Aim -
Repeat the material exactly, every line of it.
--- --- ---
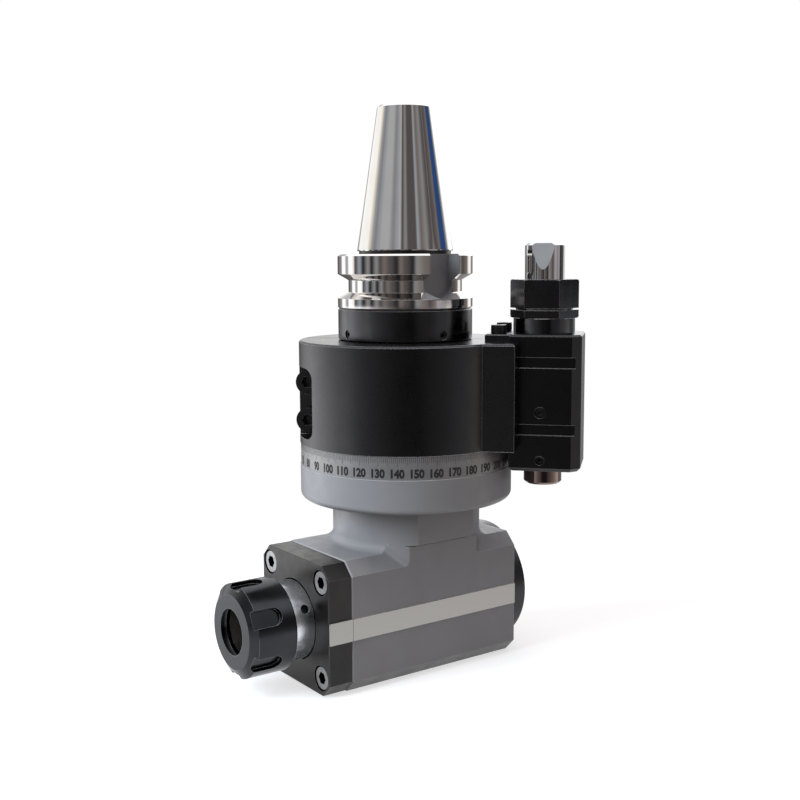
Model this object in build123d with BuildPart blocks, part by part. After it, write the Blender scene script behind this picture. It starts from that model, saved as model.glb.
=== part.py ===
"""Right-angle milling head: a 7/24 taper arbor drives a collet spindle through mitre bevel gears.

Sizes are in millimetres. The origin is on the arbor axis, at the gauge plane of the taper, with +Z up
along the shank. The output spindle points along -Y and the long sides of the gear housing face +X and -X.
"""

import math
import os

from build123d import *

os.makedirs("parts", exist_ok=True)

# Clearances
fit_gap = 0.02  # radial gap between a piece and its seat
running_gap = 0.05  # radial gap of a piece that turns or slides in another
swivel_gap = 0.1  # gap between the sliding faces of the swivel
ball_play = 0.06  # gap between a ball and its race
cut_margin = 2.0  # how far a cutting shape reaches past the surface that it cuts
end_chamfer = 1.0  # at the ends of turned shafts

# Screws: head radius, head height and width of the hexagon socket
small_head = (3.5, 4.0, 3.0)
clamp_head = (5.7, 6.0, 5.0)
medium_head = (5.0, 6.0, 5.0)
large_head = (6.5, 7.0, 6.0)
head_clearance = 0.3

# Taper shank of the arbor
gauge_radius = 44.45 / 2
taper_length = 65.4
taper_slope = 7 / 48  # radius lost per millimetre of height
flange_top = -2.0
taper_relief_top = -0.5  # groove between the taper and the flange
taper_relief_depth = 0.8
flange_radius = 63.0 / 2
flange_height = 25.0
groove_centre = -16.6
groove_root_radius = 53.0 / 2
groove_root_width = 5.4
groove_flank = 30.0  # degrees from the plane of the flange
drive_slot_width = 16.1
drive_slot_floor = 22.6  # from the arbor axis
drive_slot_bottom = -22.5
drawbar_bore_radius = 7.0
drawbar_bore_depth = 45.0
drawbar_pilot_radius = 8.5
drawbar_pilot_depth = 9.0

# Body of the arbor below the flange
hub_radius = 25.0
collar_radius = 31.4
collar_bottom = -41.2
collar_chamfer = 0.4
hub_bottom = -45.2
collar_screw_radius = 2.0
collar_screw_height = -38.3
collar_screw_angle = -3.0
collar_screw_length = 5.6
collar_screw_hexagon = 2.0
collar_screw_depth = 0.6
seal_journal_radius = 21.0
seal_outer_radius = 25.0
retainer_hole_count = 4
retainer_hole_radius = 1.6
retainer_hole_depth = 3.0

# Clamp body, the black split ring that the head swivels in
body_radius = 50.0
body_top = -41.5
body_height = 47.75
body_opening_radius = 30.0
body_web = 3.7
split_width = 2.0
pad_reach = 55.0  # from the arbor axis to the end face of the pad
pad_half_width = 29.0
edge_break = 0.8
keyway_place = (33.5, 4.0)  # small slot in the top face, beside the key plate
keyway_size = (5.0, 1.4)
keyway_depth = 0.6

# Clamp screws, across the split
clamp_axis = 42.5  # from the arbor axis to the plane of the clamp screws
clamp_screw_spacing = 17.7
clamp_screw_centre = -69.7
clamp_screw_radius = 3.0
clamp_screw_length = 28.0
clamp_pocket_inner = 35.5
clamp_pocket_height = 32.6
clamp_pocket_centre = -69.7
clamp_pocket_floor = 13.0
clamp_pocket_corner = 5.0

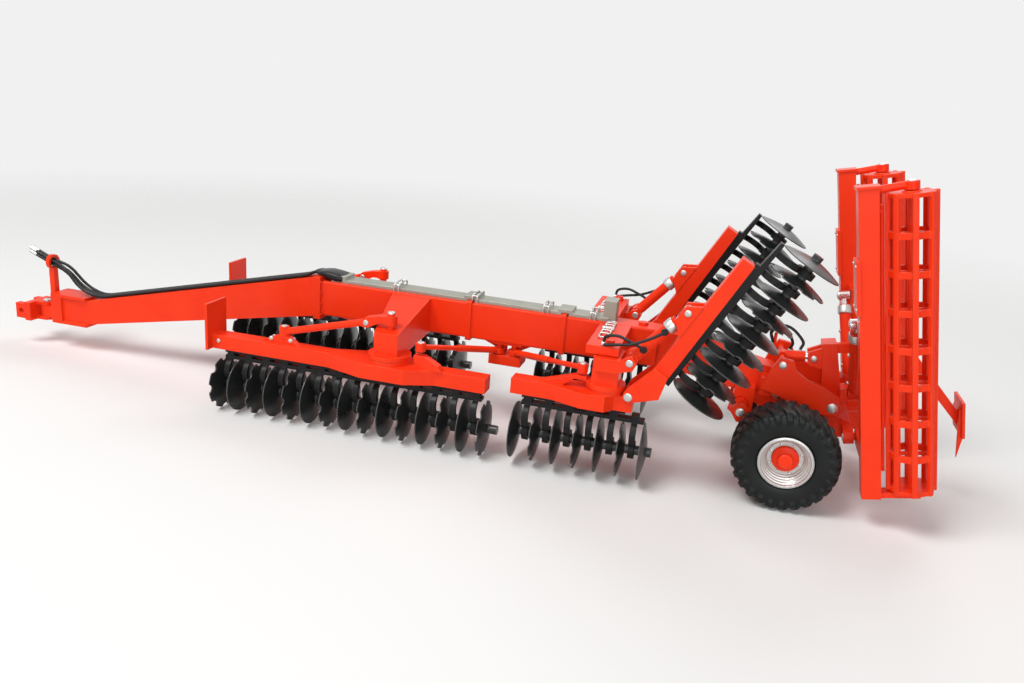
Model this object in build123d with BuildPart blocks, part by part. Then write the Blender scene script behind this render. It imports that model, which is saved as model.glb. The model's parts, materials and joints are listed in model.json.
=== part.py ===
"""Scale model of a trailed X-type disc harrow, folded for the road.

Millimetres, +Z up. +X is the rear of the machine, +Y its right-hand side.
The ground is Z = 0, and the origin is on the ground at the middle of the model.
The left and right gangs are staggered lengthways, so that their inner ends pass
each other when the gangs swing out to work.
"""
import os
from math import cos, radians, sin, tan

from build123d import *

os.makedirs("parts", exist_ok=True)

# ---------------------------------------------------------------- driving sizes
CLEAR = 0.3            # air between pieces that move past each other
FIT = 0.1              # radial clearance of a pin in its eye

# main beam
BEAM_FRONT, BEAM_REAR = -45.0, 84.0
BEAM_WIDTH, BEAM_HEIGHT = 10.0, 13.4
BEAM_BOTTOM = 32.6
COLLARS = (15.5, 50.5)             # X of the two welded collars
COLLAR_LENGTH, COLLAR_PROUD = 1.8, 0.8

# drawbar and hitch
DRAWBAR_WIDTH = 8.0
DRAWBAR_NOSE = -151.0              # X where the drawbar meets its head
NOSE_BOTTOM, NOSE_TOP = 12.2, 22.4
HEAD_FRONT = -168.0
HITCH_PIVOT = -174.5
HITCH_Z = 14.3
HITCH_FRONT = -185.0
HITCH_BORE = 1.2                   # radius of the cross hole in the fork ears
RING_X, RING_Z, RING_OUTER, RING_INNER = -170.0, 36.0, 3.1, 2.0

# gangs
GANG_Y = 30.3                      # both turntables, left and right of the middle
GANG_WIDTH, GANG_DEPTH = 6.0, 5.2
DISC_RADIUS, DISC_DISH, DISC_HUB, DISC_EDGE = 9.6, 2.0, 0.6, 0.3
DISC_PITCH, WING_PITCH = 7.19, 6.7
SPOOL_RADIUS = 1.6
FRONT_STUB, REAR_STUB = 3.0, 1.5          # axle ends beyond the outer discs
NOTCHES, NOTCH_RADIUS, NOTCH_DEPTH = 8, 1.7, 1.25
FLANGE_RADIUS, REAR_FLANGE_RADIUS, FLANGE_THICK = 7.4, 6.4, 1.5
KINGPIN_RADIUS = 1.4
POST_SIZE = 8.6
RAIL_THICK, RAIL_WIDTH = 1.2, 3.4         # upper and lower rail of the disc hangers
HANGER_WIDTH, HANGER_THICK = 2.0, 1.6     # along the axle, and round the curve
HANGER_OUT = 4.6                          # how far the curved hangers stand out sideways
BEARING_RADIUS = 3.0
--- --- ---
Exercise result -
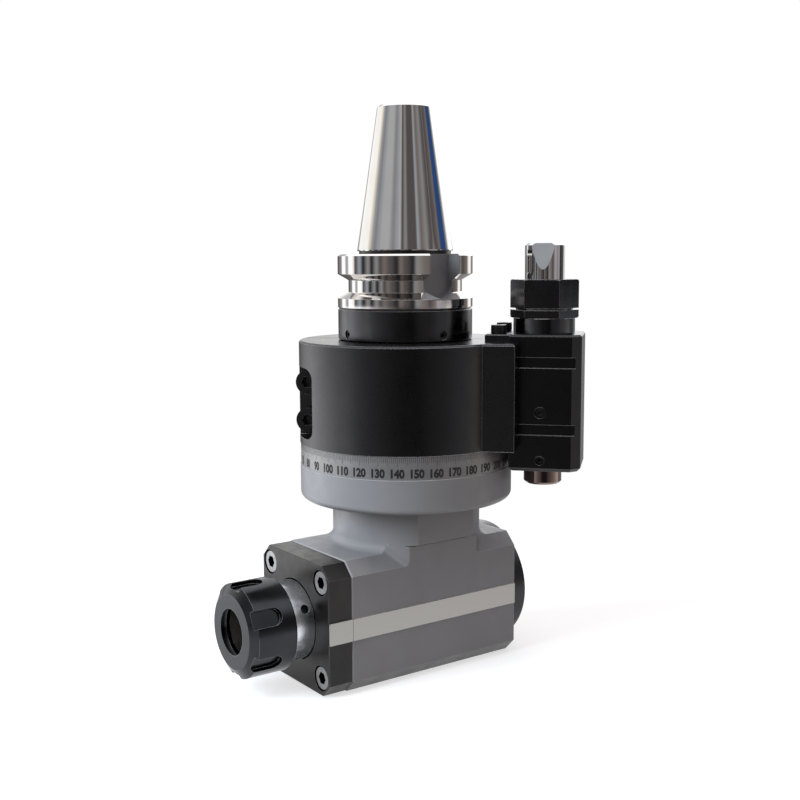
Model this object in build123d with BuildPart blocks, part by part. After it, write the Blender scene script behind this picture. It starts from that model, saved as model.glb.
=== part.py ===
"""Right-angle milling head: a 7/24 taper arbor drives a collet spindle through mitre bevel gears.

Sizes are in millimetres. The origin is on the arbor axis, at the gauge plane of the taper, with +Z up
along the shank. The output spindle points along -Y and the long sides of the gear housing face +X and -X.
"""

import math
import os

from build123d import *

os.makedirs("parts", exist_ok=True)

# Clearances
fit_gap = 0.02  # radial gap between a piece and its seat
running_gap = 0.05  # radial gap of a piece that turns or slides in another
swivel_gap = 0.1  # gap between the sliding faces of the swivel
ball_play = 0.06  # gap between a ball and its race
cut_margin = 2.0  # how far a cutting shape reaches past the surface that it cuts
end_chamfer = 1.0  # at the ends of turned shafts

# Screws: head radius, head height and width of the hexagon socket
small_head = (3.5, 4.0, 3.0)
clamp_head = (5.7, 6.0, 5.0)
medium_head = (5.0, 6.0, 5.0)
large_head = (6.5, 7.0, 6.0)
head_clearance = 0.3

# Taper shank of the arbor
gauge_radius = 44.45 / 2
taper_length = 65.4
taper_slope = 7 / 48  # radius lost per millimetre of height
flange_top = -2.0
taper_relief_top = -0.5  # groove between the taper and the flange
taper_relief_depth = 0.8
flange_radius = 63.0 / 2
flange_height = 25.0
groove_centre = -16.6
groove_root_radius = 53.0 / 2
groove_root_width = 5.4
groove_flank = 30.0  # degrees from the plane of the flange
drive_slot_width = 16.1
drive_slot_floor = 22.6  # from the arbor axis
drive_slot_bottom = -22.5
drawbar_bore_radius = 7.0
drawbar_bore_depth = 45.0
drawbar_pilot_radius = 8.5
drawbar_pilot_depth = 9.0

# Body of the arbor below the flange
hub_radius = 25.0
collar_radius = 31.4
collar_bottom = -41.2
collar_chamfer = 0.4
hub_bottom = -45.2
collar_screw_radius = 2.0
collar_screw_height = -38.3
collar_screw_angle = -3.0
collar_screw_length = 5.6
collar_screw_hexagon = 2.0
collar_screw_depth = 0.6
seal_journal_radius = 21.0
seal_outer_radius = 25.0
retainer_hole_count = 4
retainer_hole_radius = 1.6
retainer_hole_depth = 3.0

# Clamp body, the black split ring that the head swivels in
body_radius = 50.0
body_top = -41.5
body_height = 47.75
body_opening_radius = 30.0
body_web = 3.7
split_width = 2.0
pad_reach = 55.0  # from the arbor axis to the end face of the pad
pad_half_width = 29.0
edge_break = 0.8
keyway_place = (33.5, 4.0)  # small slot in the top face, beside the key plate
keyway_size = (5.0, 1.4)
keyway_depth = 0.6

# Clamp screws, across the split
clamp_axis = 42.5  # from the arbor axis to the plane of the clamp screws
clamp_screw_spacing = 17.7
clamp_screw_centre = -69.7
clamp_screw_radius = 3.0
clamp_screw_length = 28.0
clamp_pocket_inner = 35.5
clamp_pocket_height = 32.6
clamp_pocket_centre = -69.7
clamp_pocket_floor = 13.0
clamp_pocket_corner = 5.0

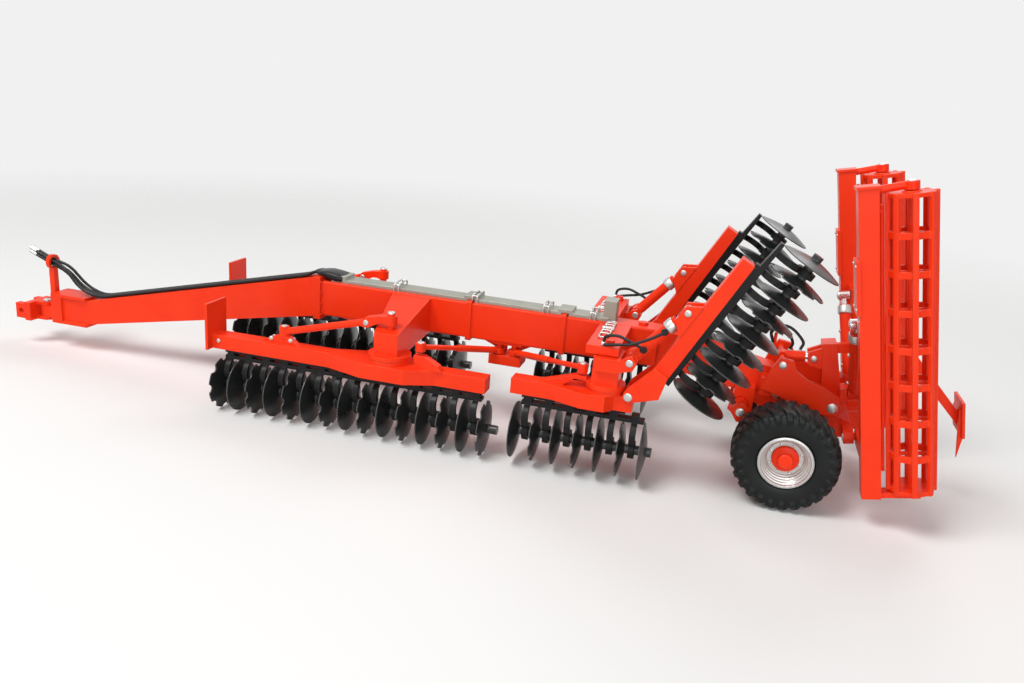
Model this object in build123d with BuildPart blocks, part by part. Then write the Blender scene script behind this render. It imports that model, which is saved as model.glb. The model's parts, materials and joints are listed in model.json.
=== part.py ===
"""Scale model of a trailed X-type disc harrow, folded for the road.

Millimetres, +Z up. +X is the rear of the machine, +Y its right-hand side.
The ground is Z = 0, and the origin is on the ground at the middle of the model.
The left and right gangs are staggered lengthways, so that their inner ends pass
each other when the gangs swing out to work.
"""
import os
from math import cos, radians, sin, tan

from build123d import *

os.makedirs("parts", exist_ok=True)

# ---------------------------------------------------------------- driving sizes
CLEAR = 0.3            # air between pieces that move past each other
FIT = 0.1              # radial clearance of a pin in its eye

# main beam
BEAM_FRONT, BEAM_REAR = -45.0, 84.0
BEAM_WIDTH, BEAM_HEIGHT = 10.0, 13.4
BEAM_BOTTOM = 32.6
COLLARS = (15.5, 50.5)             # X of the two welded collars
COLLAR_LENGTH, COLLAR_PROUD = 1.8, 0.8

# drawbar and hitch
DRAWBAR_WIDTH = 8.0
DRAWBAR_NOSE = -151.0              # X where the drawbar meets its head
NOSE_BOTTOM, NOSE_TOP = 12.2, 22.4
HEAD_FRONT = -168.0
HITCH_PIVOT = -174.5
HITCH_Z = 14.3
HITCH_FRONT = -185.0
HITCH_BORE = 1.2                   # radius of the cross hole in the fork ears
RING_X, RING_Z, RING_OUTER, RING_INNER = -170.0, 36.0, 3.1, 2.0

# gangs
GANG_Y = 30.3                      # both turntables, left and right of the middle
GANG_WIDTH, GANG_DEPTH = 6.0, 5.2
DISC_RADIUS, DISC_DISH, DISC_HUB, DISC_EDGE = 9.6, 2.0, 0.6, 0.3
DISC_PITCH, WING_PITCH = 7.19, 6.7
SPOOL_RADIUS = 1.6
FRONT_STUB, REAR_STUB = 3.0, 1.5          # axle ends beyond the outer discs
NOTCHES, NOTCH_RADIUS, NOTCH_DEPTH = 8, 1.7, 1.25
FLANGE_RADIUS, REAR_FLANGE_RADIUS, FLANGE_THICK = 7.4, 6.4, 1.5
KINGPIN_RADIUS = 1.4
POST_SIZE = 8.6
RAIL_THICK, RAIL_WIDTH = 1.2, 3.4         # upper and lower rail of the disc hangers
HANGER_WIDTH, HANGER_THICK = 2.0, 1.6     # along the axle, and round the curve
HANGER_OUT = 4.6                          # how far the curved hangers stand out sideways
BEARING_RADIUS = 3.0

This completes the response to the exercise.